Difficult thoughts and feelings are an understandable and normal reaction to pain.
Your body reacts to the way you think, act and feel, and low mood and anxiety can make the pain system more sensitive. They can make pain worse or make it harder to cope with the pain you have.
The following section briefly explains the relationship between pain and an individual’s thoughts, feelings, beliefs and emotions, as well as some practical advice on how you can help yourself.
The biopsychosocial model of health, illustrated below, is a holistic approach to managing health. The model acknowledges that mind and body interact and can play equal parts in influencing health, both positively and negatively.
Stress is an example of a biopsychosocial condition, and as such can impact on both your physical and mental health.

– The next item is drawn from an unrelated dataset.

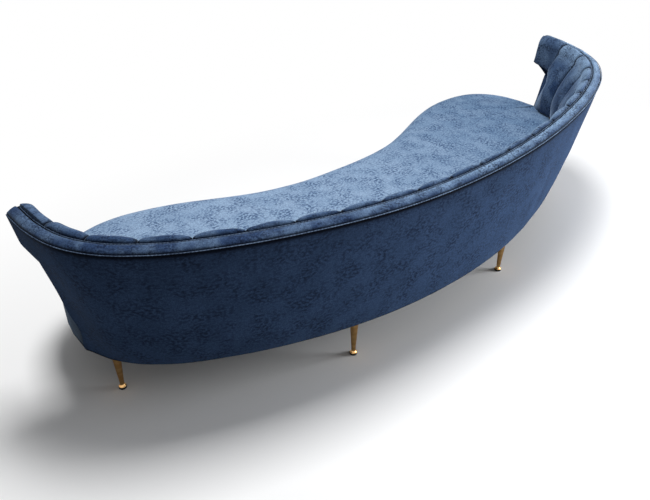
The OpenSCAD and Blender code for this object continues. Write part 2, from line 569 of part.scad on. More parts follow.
// Rolled front edge: shares of seat_roll inwards and down, then crown shares
module seat_cover() color([0.45, 0.58, 0.74]) {
    foot = channel_bulge + channel_back_t + soft_gap;
    wall_z = function (f) deck_z + (seat_h - deck_z) * f;
    edge = function (turn) [seat_roll * (1 - cos(turn)), seat_h - seat_roll * (1 - sin(turn))];
    rings = [
        seat_ring([seat_cover_t, cavity_z], [seat_cover_t, cavity_z]),
        seat_ring([seat_cover_t, trim_z], [seat_cover_t, deck_z + soft_gap]),
        seat_ring([0, trim_z], [0, deck_z + soft_gap]),
        seat_ring(edge(0), [0, wall_z(1 / 3)]),
        seat_ring(edge(30), [0, wall_z(2 / 3)]),
        seat_ring(edge(60), [0, seat_h]),
        seat_ring([seat_roll, seat_h + seat_crown * 0.35], [foot, seat_h]),
        seat_ring([2 * seat_roll, seat_h + seat_crown * 0.75],
            [foot + seat_roll, seat_h + seat_crown * 0.6])];
    m = len(seat_ids);
    n = len(rings);
    mids = [for (k = [seat_fan : seat_steps - seat_fan])
        let (p = seat_mid(k)) [p.x, p.y, seat_h + seat_crown]];
    top = function (j) n * m + mid_id(j % m) - seat_fan;
    rim = function (j) (n - 1) * m + j % m;
    polyhedron(
        points = concat([for (r = rings, p = r) p], mids),
        faces = concat(
            zip(m), bands(m, n),
            [for (j = [0 : m - 1]) [rim(j), top(j), rim(j + 1)]],
            [for (j = [0 : m - 1]) if (top(j) != top(j + 1)) [rim(j + 1), top(j), top(j + 1)]]));
}

channel_names = [for (k = [1 : channel_count]) str("channel_", k < 10 ? "0" : "", k)];
panel_names = [for (k = [1 : panel_count]) str("back_panel_", k)];
leg_names = ["leg_back_1", "leg_back_2", "leg_back_3", "leg_back_4",
    "leg_front_1", "leg_front_2", "leg_front_3", "leg_front_4"];

seat_cover();
seat_foam();
seat_deck();
front_rail();
back_rail();
cross_rails();
leg_blocks();
dust_cover();
bottom_welt();
leg_plates();
leg_screws();
glides();
for (k = [0 : len(leg_names) - 1]) leg(k);
for (k = [0 : panel_count - 1]) back_panel(k);
for (k = [0 : channel_count - 1]) channel(k);
back_uprights();
top_rail();
inner_liner();
wing_core(1);  // wing_core_left
wing_core(-1);  // wing_core_right
wing_pad(1);  // wing_pad_left
wing_pad(-1);  // wing_pad_right
top_band();
outer_piping();
inner_piping();
outer_back_cover();
end_cover(1);  // end_cover_left
end_cover(-1);  // end_cover_right
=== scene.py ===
"""Looks of the crescent channel-back sofa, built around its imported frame, in metres."""
import logging
import math
from dataclasses import dataclass, field
from enum import Enum

import bpy
import numpy as np
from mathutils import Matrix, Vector


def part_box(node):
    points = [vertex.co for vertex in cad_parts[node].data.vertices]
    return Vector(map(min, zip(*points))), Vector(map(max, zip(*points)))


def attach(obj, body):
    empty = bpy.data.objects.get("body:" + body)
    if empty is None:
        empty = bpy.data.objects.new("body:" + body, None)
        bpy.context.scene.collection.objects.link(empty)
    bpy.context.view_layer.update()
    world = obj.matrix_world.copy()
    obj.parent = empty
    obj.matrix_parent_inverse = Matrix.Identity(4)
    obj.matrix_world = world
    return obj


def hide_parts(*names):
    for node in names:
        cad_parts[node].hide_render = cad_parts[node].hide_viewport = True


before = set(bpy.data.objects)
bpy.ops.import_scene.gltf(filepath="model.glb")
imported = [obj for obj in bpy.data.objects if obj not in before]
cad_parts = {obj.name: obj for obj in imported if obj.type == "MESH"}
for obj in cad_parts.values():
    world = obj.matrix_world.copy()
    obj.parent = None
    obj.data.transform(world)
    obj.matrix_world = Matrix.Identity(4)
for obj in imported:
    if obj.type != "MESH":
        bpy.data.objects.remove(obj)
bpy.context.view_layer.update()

log = logging.getLogger("sofa")
Array = np.ndarray
Colour = tuple[float, float, float]
Place = tuple[float, float, float]
Socket = bpy.types.NodeSocket
Node = bpy.types.Node

BODY = "root"
# Most painted shade that a point takes
DARKEST = 0.95
MICRON = 1e-6
TINY = 1e-9


class Side(Enum):
    """The two ends of the sofa as its sitter names them, by the sign of X."""

    LEFT = 1
    RIGHT = -1

    def turned(self, *grids: Array) -> list[Array]:
        """Grids with their columns turned round on the right, so that their faces look outwards."""
        return [grid if self is Side.LEFT else grid[::-1] for grid in grids]


class Slot(Enum):
    """The record's material slots, one for each kind of piece here."""

    SEAT = "seat_velvet"
    BACK = "back_velvet"
    BAND = "band_velvet"
    OUTER = "outer_velvet"
    PIPING = "piping"
    BRASS = "brass"
    GLIDE = "glide"


def srgb(red: int, green: int, blue: int) -> Colour:
    """Turns a colour of 0 to 255 levels into the linear colour that a shader takes.

    Args:
        red: Level of red.
        green: Level of green.
        blue: Level of blue.

    Returns:
        The linear colour.
    """
    levels = [level / 255 for level in (red, green, blue)]
    return tuple(v / 12.92 if v <= 0.04045 else ((v + 0.055) / 1.055) ** 2.4 for v in levels)


def smooth_step(t: Array) -> Array:
    """Eases from 0 to 1 as t goes from 0 to 1."""
    t = np.clip(t, 0, 1)
    return t * t * (3 - 2 * t)


def bell(x: Array, width: float) -> Array:
    """1 at x = 0, falling off to both sides over a width."""
    return np.exp(-(x / width) ** 2)


def trail(x: Array, width: float) -> Array:
    """1 at x = 0, falling off with a long tail over a width."""
    return np.exp(-x / width)


def round_off(past: Array) -> Array:
    """Drop of a quarter circle of radius 1 at a distance past its start."""
    return 1 - np.sqrt(1 - past ** 2)


def run_along(points: Array) -> Array:
    """Length from the first of a row of points to each of them."""
    return np.concatenate([[0], np.cumsum(np.linalg.norm(np.diff(points, axis=0), axis=1))])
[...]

Tips for dealing with thoughts and feelings
People who find ways to manage their thoughts and feelings often feel more confident in managing their pain, feel less down and find that their pain gets in the way of life less.
Here are some ideas for dealing with your thoughts and feelings.
- Make time to do things you enjoy - Often people prioritise things they think should be done. This can lead to giving up things they do for pleasure. Allowing time for things that help you feel good is really important.
- Talk to people you are close to - Good support from family and friends is very important.
- Reconnect with people - If your friendships have dwindled, consider joining a group or taking a course to meet people.
- Get informed - Make a list of your questions and worries and discuss them with your GP, physiotherapist or other healthcare professional. Sometimes having information can help reduce worries.
- Be kind to yourself - Step back and think what you might say to a good friend or family member in your situation. Make a note of those responses to remind yourself when you are struggling.
- Get active - Exercise can help boost your mood. Choose something you enjoy.
- Step back from your thoughts - Mindfulness has been shown to help in dealing with difficult thoughts.
Disclaimer: The content on this page is provided for general information purposes only and is not meant to replace a physiotherapy or medical consultation.